-------- Dataset extract --------

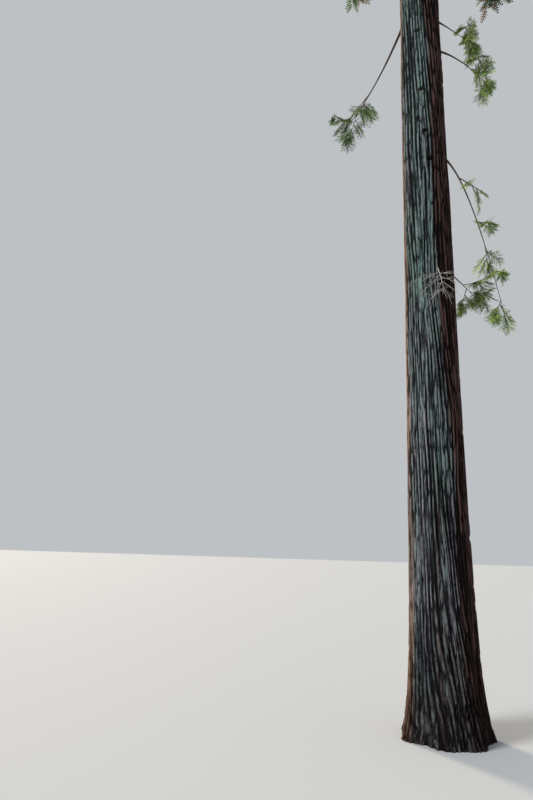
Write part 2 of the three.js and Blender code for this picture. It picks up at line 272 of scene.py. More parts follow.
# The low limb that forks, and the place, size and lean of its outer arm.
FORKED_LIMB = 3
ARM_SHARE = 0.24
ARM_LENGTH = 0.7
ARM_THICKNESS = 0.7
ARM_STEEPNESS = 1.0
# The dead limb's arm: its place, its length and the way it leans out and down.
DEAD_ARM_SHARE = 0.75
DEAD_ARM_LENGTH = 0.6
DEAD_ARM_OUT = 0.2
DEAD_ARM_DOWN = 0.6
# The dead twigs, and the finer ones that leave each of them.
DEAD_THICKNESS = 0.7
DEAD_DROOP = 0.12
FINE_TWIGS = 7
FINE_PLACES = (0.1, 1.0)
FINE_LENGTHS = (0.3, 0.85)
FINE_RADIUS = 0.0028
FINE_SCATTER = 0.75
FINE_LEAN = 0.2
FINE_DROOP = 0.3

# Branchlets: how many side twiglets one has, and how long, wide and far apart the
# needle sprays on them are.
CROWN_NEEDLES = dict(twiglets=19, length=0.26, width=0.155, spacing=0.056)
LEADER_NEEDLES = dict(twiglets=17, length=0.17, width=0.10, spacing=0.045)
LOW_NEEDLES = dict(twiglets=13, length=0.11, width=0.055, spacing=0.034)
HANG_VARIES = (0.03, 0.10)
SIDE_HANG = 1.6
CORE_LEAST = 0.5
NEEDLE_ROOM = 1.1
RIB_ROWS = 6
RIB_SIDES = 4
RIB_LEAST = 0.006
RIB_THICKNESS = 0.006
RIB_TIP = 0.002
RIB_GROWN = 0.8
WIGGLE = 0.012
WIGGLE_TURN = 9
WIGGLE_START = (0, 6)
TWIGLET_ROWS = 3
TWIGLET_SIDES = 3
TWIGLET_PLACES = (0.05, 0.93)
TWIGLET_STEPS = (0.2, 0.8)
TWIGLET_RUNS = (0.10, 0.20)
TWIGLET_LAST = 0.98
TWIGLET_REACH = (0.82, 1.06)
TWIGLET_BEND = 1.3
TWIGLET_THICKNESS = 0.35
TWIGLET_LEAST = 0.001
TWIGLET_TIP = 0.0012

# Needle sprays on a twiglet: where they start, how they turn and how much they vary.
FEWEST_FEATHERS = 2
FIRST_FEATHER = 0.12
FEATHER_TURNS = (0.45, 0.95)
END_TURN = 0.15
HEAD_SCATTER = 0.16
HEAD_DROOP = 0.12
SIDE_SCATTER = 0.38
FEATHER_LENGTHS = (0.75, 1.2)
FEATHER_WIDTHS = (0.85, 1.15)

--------

# The exercise:
Take the material above and return all of it exactly.

# Completed task:
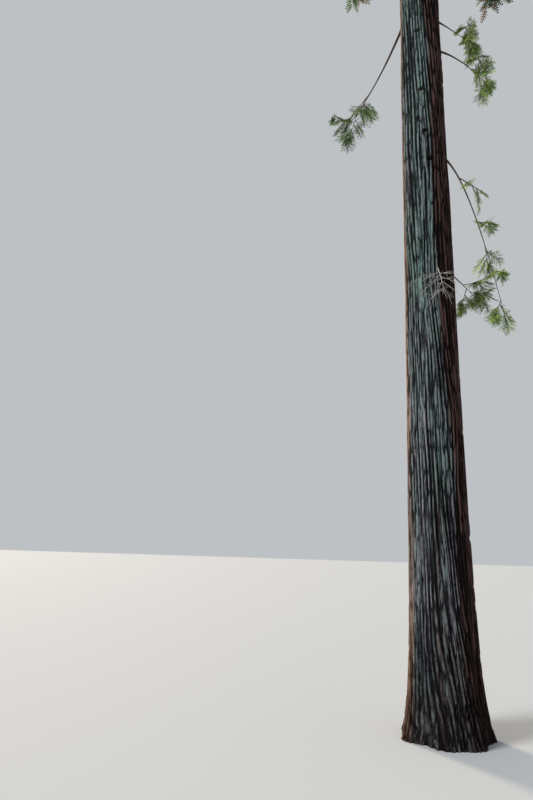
Write part 2 of the three.js and Blender code for this picture. It picks up at line 272 of scene.py. More parts follow.
# The low limb that forks, and the place, size and lean of its outer arm.
FORKED_LIMB = 3
ARM_SHARE = 0.24
ARM_LENGTH = 0.7
ARM_THICKNESS = 0.7
ARM_STEEPNESS = 1.0
# The dead limb's arm: its place, its length and the way it leans out and down.
DEAD_ARM_SHARE = 0.75
DEAD_ARM_LENGTH = 0.6
DEAD_ARM_OUT = 0.2
DEAD_ARM_DOWN = 0.6
# The dead twigs, and the finer ones that leave each of them.
DEAD_THICKNESS = 0.7
DEAD_DROOP = 0.12
FINE_TWIGS = 7
FINE_PLACES = (0.1, 1.0)
FINE_LENGTHS = (0.3, 0.85)
FINE_RADIUS = 0.0028
FINE_SCATTER = 0.75
FINE_LEAN = 0.2
FINE_DROOP = 0.3

# Branchlets: how many side twiglets one has, and how long, wide and far apart the
# needle sprays on them are.
CROWN_NEEDLES = dict(twiglets=19, length=0.26, width=0.155, spacing=0.056)
LEADER_NEEDLES = dict(twiglets=17, length=0.17, width=0.10, spacing=0.045)
LOW_NEEDLES = dict(twiglets=13, length=0.11, width=0.055, spacing=0.034)
HANG_VARIES = (0.03, 0.10)
SIDE_HANG = 1.6
CORE_LEAST = 0.5
NEEDLE_ROOM = 1.1
RIB_ROWS = 6
RIB_SIDES = 4
RIB_LEAST = 0.006
RIB_THICKNESS = 0.006
RIB_TIP = 0.002
RIB_GROWN = 0.8
WIGGLE = 0.012
WIGGLE_TURN = 9
WIGGLE_START = (0, 6)
TWIGLET_ROWS = 3
TWIGLET_SIDES = 3
TWIGLET_PLACES = (0.05, 0.93)
TWIGLET_STEPS = (0.2, 0.8)
TWIGLET_RUNS = (0.10, 0.20)
TWIGLET_LAST = 0.98
TWIGLET_REACH = (0.82, 1.06)
TWIGLET_BEND = 1.3
TWIGLET_THICKNESS = 0.35
TWIGLET_LEAST = 0.001
TWIGLET_TIP = 0.0012

# Needle sprays on a twiglet: where they start, how they turn and how much they vary.
FEWEST_FEATHERS = 2
FIRST_FEATHER = 0.12
FEATHER_TURNS = (0.45, 0.95)
END_TURN = 0.15
HEAD_SCATTER = 0.16
HEAD_DROOP = 0.12
SIDE_SCATTER = 0.38
FEATHER_LENGTHS = (0.75, 1.2)
FEATHER_WIDTHS = (0.85, 1.15)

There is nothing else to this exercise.